### Exercise description:
Return all of the lines below exactly as they are.

### Data:
>> BEGIN

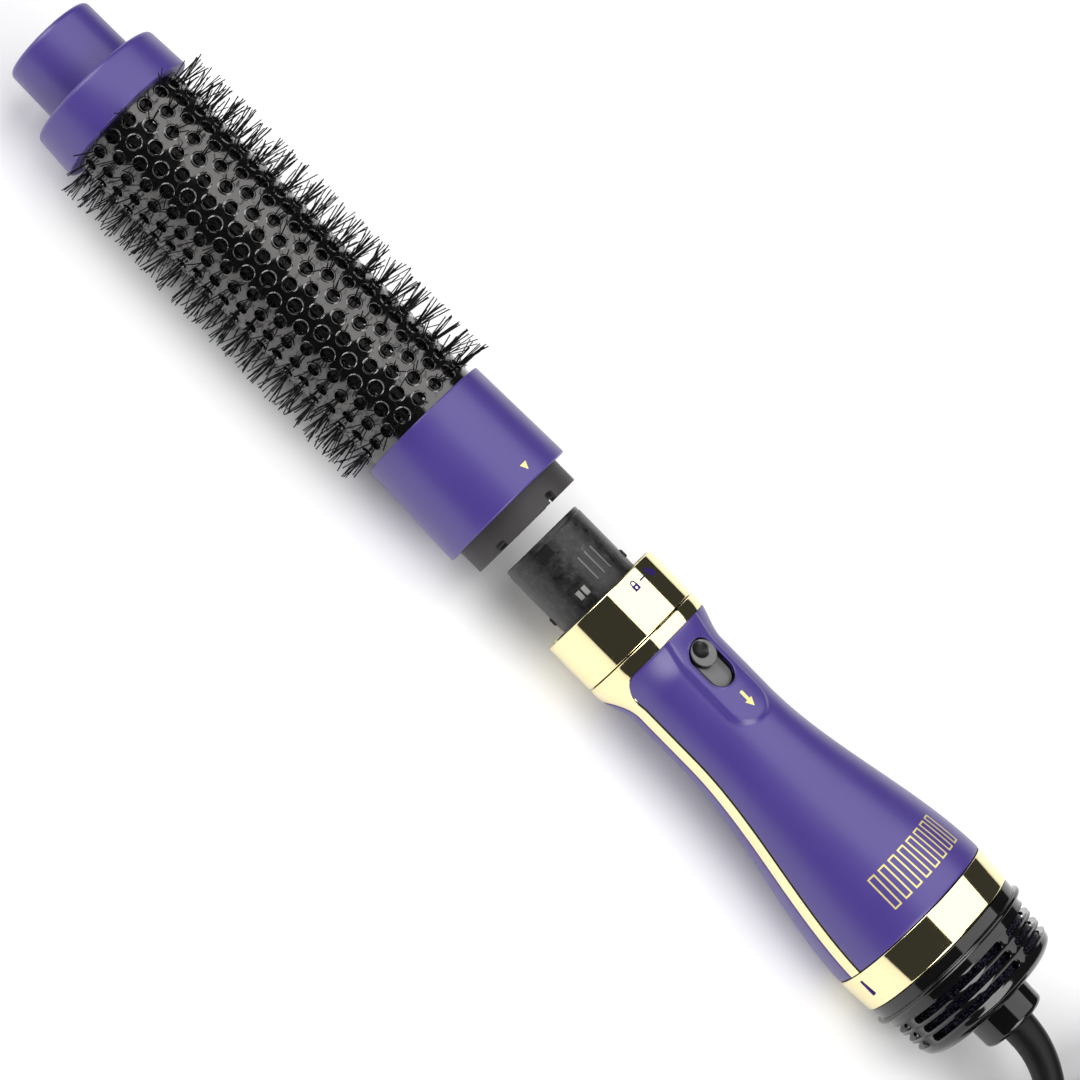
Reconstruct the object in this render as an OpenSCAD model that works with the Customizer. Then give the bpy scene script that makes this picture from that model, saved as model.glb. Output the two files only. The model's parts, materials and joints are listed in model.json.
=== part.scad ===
/* [Head] */
// Length of the head from its tip to the end of its black skirt
head_l = 197.1; // [197.1:0.1:197.1]
// Radius of the cool tip
tip_r = 15.1; // [14:0.1:16]
// Radius of the tip collar at its open edge
tip_collar_r = 23.1; // [22:0.1:24]
// Outer radius of the perforated barrel tube
barrel_r = 19.05; // [18.6:0.05:19.05]
// Number of bristle rows round the barrel
bristle_rows = 36; // [24:4:36]
// Distance from hole to hole along a bristle row
bristle_pitch = 10.85; // [9:0.05:12]
// Radius of the holes in the barrel tube
hole_r = 1.9; // [1.4:0.1:1.9]
// Radius at the bristle tips
bristle_tip_r = 28.4; // [26:0.1:28.4]

/* [Connection] */
// Outer radius of the nozzle that the head slides over
nozzle_r = 14; // [13.9:0.05:14]
// Radius of the head's socket for the nozzle
socket_r = 14.25; // [14.2:0.05:14.4]
// How far the head slides on from its detached place
head_travel = 37.2; // [20:0.1:37.2]
// Outer radius of the lock ring
ring_r = 20.4; // [20.3:0.1:21]
// Travel of the release slider towards the base
release_travel = 6.5; // [4:0.1:6.5]

/* [Handle] */
// Radius of the handle at its waist
waist_r = 17.3; // [17:0.1:17.5]
// Radius of the handle where it meets the selector ring
base_r = 28; // [27.8:0.1:28.4]
// Wall of the handle shells
shell_wall = 1.6; // [1.4:0.1:1.8]
// Half of the width of the bright side strips
strip_half = 2.7; // [2.2:0.1:3.2]

/* [Cord] */
// Diameter of the mains cord
cord_d = 7; // [6.5:0.1:7]
// Radius of the middle turns of the stored coil
coil_r = 39.2; // [39:0.1:42]

/* [Hidden] */
$fn = 96;

// Stations along the axis, measured from the tip
tip_cap_end = 18.8;
barrel_start = 33;
first_hole = 36;
barrel_end = 154.1;
barrel_tube_end = 158;
skirt_start = 162.1;
collar_end = 189.1;
nozzle_start = 202.5;
ring_start = 226.6;
ring_end = 243.4;
shroud_start = 243.7;
shell_start = 248.3;
shell_end = 353.6;
selector_start = 353.9;
selector_end = 365.4;
tail_start = 365.6;
flange_start = 369.4;
grille_start = 370.8;
grille_end = 389;
gland_start = 389.3;
gland_end = 397.8;
origin_s = gland_end / 2;
axis_z = bristle_tip_r;

// Where the handle's neck and its bell begin, and how long they are
neck_start = 246;
neck_l = 13;
bell_start = 278.5;
bell_l = 77.5;

// Radii and walls that the parts share
skirt_r = 19;
skirt_wall = 1.4;
sleeve_r = 15.6;
ring_bore_r = 19.35;
nozzle_bore_r = 12.8;
nozzle_free_end = 220;
nozzle_end = 262;
nozzle_root_r = 13.75;
hub_r = 24.94;
selector_bore_r = 25;
tail_r = 26.9;
grille_r = 25.6;
grille_wall = 1.6;
gland_r = 10.7;
barrel_wall = 0.7;
row_arc = 360 / bristle_rows;
row_start = 4;
shell_corner_r = 9.5;
slot_s = 261.6;
slot_l = 17;
slot_w = 10.4;
pad_end = 282.9;
pad_half = 7.4;
pad_rise = 1.1;
mark_s = 230.6;
mark_angle = 5;
knob_s = 258;
knob_r = 4.2;
knob_top = 19.1;
tail_end = 269.6;
tail_half = 3.9;
tail_top = 16.9;
plate_x = 15;
plate_t = 0.9;
plate_start = 251;
plate_l = 24.5;
latch_angle = 0;
lug_angle = 63;
lug_turn = 25;
key_angles = [-56, 124];
pointer_angle = 3;
grille_slots = [375.1, 378.7, 382.3];
grille_slot_w = 2.3;
shell_screw_s = [268, 325];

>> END

### Correct result:
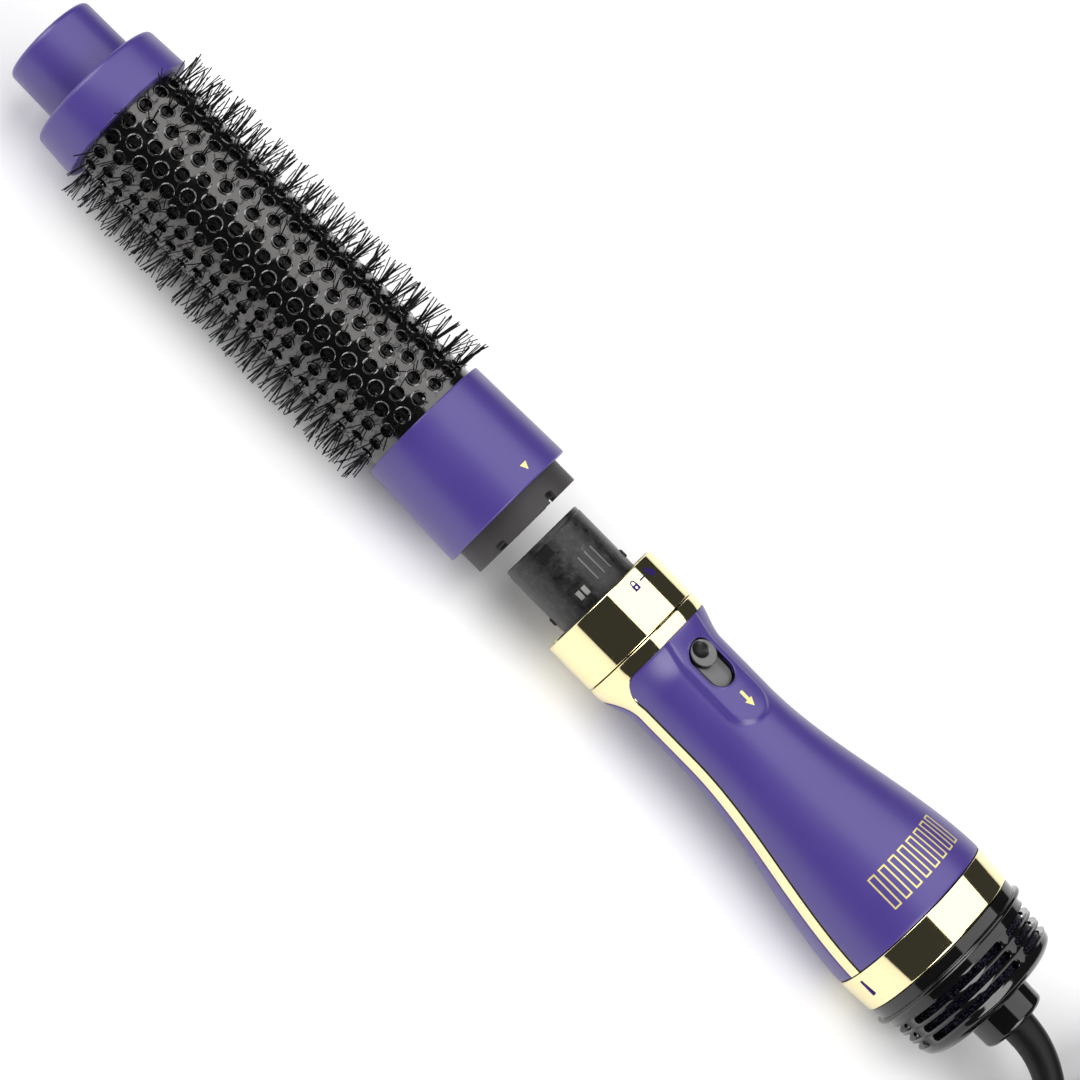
Reconstruct the object in this render as an OpenSCAD model that works with the Customizer. Then give the bpy scene script that makes this picture from that model, saved as model.glb. Output the two files only. The model's parts, materials and joints are listed in model.json.
=== part.scad ===
/* [Head] */
// Length of the head from its tip to the end of its black skirt
head_l = 197.1; // [197.1:0.1:197.1]
// Radius of the cool tip
tip_r = 15.1; // [14:0.1:16]
// Radius of the tip collar at its open edge
tip_collar_r = 23.1; // [22:0.1:24]
// Outer radius of the perforated barrel tube
barrel_r = 19.05; // [18.6:0.05:19.05]
// Number of bristle rows round the barrel
bristle_rows = 36; // [24:4:36]
// Distance from hole to hole along a bristle row
bristle_pitch = 10.85; // [9:0.05:12]
// Radius of the holes in the barrel tube
hole_r = 1.9; // [1.4:0.1:1.9]
// Radius at the bristle tips
bristle_tip_r = 28.4; // [26:0.1:28.4]

/* [Connection] */
// Outer radius of the nozzle that the head slides over
nozzle_r = 14; // [13.9:0.05:14]
// Radius of the head's socket for the nozzle
socket_r = 14.25; // [14.2:0.05:14.4]
// How far the head slides on from its detached place
head_travel = 37.2; // [20:0.1:37.2]
// Outer radius of the lock ring
ring_r = 20.4; // [20.3:0.1:21]
// Travel of the release slider towards the base
release_travel = 6.5; // [4:0.1:6.5]

/* [Handle] */
// Radius of the handle at its waist
waist_r = 17.3; // [17:0.1:17.5]
// Radius of the handle where it meets the selector ring
base_r = 28; // [27.8:0.1:28.4]
// Wall of the handle shells
shell_wall = 1.6; // [1.4:0.1:1.8]
// Half of the width of the bright side strips
strip_half = 2.7; // [2.2:0.1:3.2]

/* [Cord] */
// Diameter of the mains cord
cord_d = 7; // [6.5:0.1:7]
// Radius of the middle turns of the stored coil
coil_r = 39.2; // [39:0.1:42]

/* [Hidden] */
$fn = 96;

// Stations along the axis, measured from the tip
tip_cap_end = 18.8;
barrel_start = 33;
first_hole = 36;
barrel_end = 154.1;
barrel_tube_end = 158;
skirt_start = 162.1;
collar_end = 189.1;
nozzle_start = 202.5;
ring_start = 226.6;
ring_end = 243.4;
shroud_start = 243.7;
shell_start = 248.3;
shell_end = 353.6;
selector_start = 353.9;
selector_end = 365.4;
tail_start = 365.6;
flange_start = 369.4;
grille_start = 370.8;
grille_end = 389;
gland_start = 389.3;
gland_end = 397.8;
origin_s = gland_end / 2;
axis_z = bristle_tip_r;

// Where the handle's neck and its bell begin, and how long they are
neck_start = 246;
neck_l = 13;
bell_start = 278.5;
bell_l = 77.5;

// Radii and walls that the parts share
skirt_r = 19;
skirt_wall = 1.4;
sleeve_r = 15.6;
ring_bore_r = 19.35;
nozzle_bore_r = 12.8;
nozzle_free_end = 220;
nozzle_end = 262;
nozzle_root_r = 13.75;
hub_r = 24.94;
selector_bore_r = 25;
tail_r = 26.9;
grille_r = 25.6;
grille_wall = 1.6;
gland_r = 10.7;
barrel_wall = 0.7;
row_arc = 360 / bristle_rows;
row_start = 4;
shell_corner_r = 9.5;
slot_s = 261.6;
slot_l = 17;
slot_w = 10.4;
pad_end = 282.9;
pad_half = 7.4;
pad_rise = 1.1;
mark_s = 230.6;
mark_angle = 5;
knob_s = 258;
knob_r = 4.2;
knob_top = 19.1;
tail_end = 269.6;
tail_half = 3.9;
tail_top = 16.9;
plate_x = 15;
plate_t = 0.9;
plate_start = 251;
plate_l = 24.5;
latch_angle = 0;
lug_angle = 63;
lug_turn = 25;
key_angles = [-56, 124];
pointer_angle = 3;
grille_slots = [375.1, 378.7, 382.3];
grille_slot_w = 2.3;
shell_screw_s = [268, 325];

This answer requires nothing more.